BUFFALO, N.Y. -- After just a few months in operation, BestSelf Behavior Health's two mobile outreach units are already making a difference in fighting the opioid epidemic. It's a unique approach to tackling a severe problem.

"We're very encouraged just by the people we're encountering," said CEO Howard Hitzel. "A lot of these are folks who really haven't been in treatment for a while who have been discouraged, and they are responding to us."

The mobile units are large vans equipped with technology to enable people who are addicted to opioids to get treated by medical professionals, either in person or via webcam.

Patients can walk away with a prescription for medication to help treat the addiction.

"Delay is problematic," Hitzel said. "Ready accessibility to medication-assisted treatment has made the big difference."

Each mobile unit is also equipped with three team members: a nurse, a counselor, and a peer specialist, like Mona Lisa McEachin, who battled drug addiction for years before focusing her career on helping others.

The peer specialists have been key to the program's success.

"These are people in recovery, and I think what's unique about them is they've been there," Hitzel said.

You'll find the mobile units throughout Erie and Niagara Counties, including outside emergency rooms and jails.

"It was really important for us to try to look for a way to have that soft handoff to make sure that the recovery continued after the release," said Deputy Chief Daniel Engert with the Niagara County Sheriff's Office.

Bus stations and libraries are often targeted as well.
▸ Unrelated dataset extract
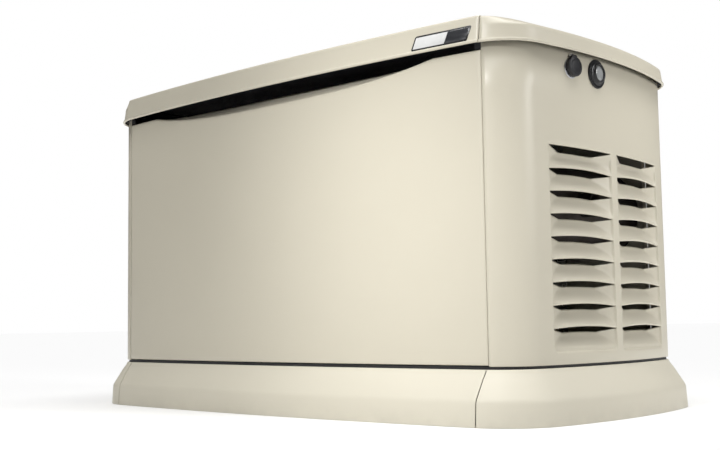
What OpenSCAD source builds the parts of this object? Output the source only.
// Home standby generator: weatherproof enclosure with a hinged lid and a lift-away
// front panel around an air-cooled V-twin engine and its alternator.
// Frame: origin on the ground under the middle of the base, +X to the louvred
// discharge end, -Y to the front panel, +Z up. Millimetres.

/* [Enclosure] */
// Half the length over the crowns of the two end panels
half_length = 609.5; // [580:0.5:640]
// Half the depth over the crowns of the front and rear panels
half_depth = 330; // [315:1:345]
// Plan radius of the bowed front and rear
front_bow_r = 5800; // [5000:100:8000]
// Plan radius of the bowed ends
end_bow_r = 1215; // [1000:5:1600]
// Plan radius of the four vertical corners
corner_r = 90; // [80:1:110]
// Distance from the crown of an end panel back to its two seams
seam_inset = 90; // [86:0.5:96]
// Sheet thickness of the enclosure
sheet = 2; // [1.5:0.1:3]
// Gap left and right of the front and rear panels
seam_gap = 1; // [0.5:0.1:2]

/* [Heights] */
// Height of the steel base tray
tray_h = 103; // [80:1:120]
// Height of the enclosure panels, from the tray to the eaves
panel_h = 566; // [540:1:620]
// Gap between the front panel's ends and the lid's lip
eave_gap = 10; // [8:0.5:14]
// Height of the lid's upright border
lid_rim_h = 52; // [40:1:70]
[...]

"Our team is very adapt at kind of knowing communities or area where people who have substance abuse problems are, so they'll do street outreach essentially," Hitzel explained.

The units are used in urban, suburban and rural areas throughout Western New York.

The mobile outreach units attracted the attention of NBC Nightly News, which just profiled the program.

Hitzel said he's consistently fielding questions from organizations across the state and even beyond, looking to duplicate this innovative way to identify and treat those addicted to opioids.

"I don't think anybody is doing the mobile units like we are, the fully mobile office," Hitzel said. "I think that these kinds of efforts where we're really being more assertive about finding people are going to help a lot."